On July 25, 1963, after only 12 days of negotiations, the two nations agreed to ban testing in the atmosphere, in space, and underwater. The next day, in a television address announcing the agreement, Kennedy claimed that a limited test ban" is safer by far for the United States than an unlimited nuclear arms race."
The Limited Nuclear Test Ban treaty was signed in Moscow on August 5, 1963, by US Secretary Dean Rusk, Soviet Foreign Minister Andrei Gromyko, and British Foreign Secretary Lord Home—one day short of the 18th anniversary of the dropping of an atomic bomb on Hiroshima.
Over the next two months, President Kennedy convinced a fearful public and a divided Senate to support the treaty. The Senate approved the treaty on September 23, 1963, by an 80-19 margin. Kennedy signed the ratified treaty on October 7, 1963.

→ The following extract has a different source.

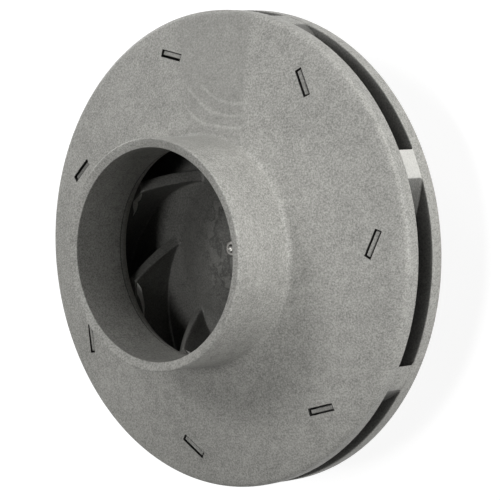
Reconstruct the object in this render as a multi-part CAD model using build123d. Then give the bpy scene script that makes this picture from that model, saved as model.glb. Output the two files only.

- prohibited nuclear weapons tests or other nuclear explosions under water, in the atmosphere, or in outer space
- allowed underground nuclear tests as long as no radioactive debris falls outside the boundaries of the nation conducting the test
- pledged signatories to work towards complete disarmament, an end to the armaments race, and an end to the contamination of the environment by radioactive substances.
A Comprehensive Ban
Thirty-three years later, the United Nations General Assembly adopted the Comprehensive Nuclear Test Ban Treaty. Signed by 71 nations, including those possessing nuclear weapons, the treaty prohibited all nuclear test explosions including those conducted underground. Though it was signed by President Bill Clinton, the Senate rejected the treaty by a vote of 51 to 48.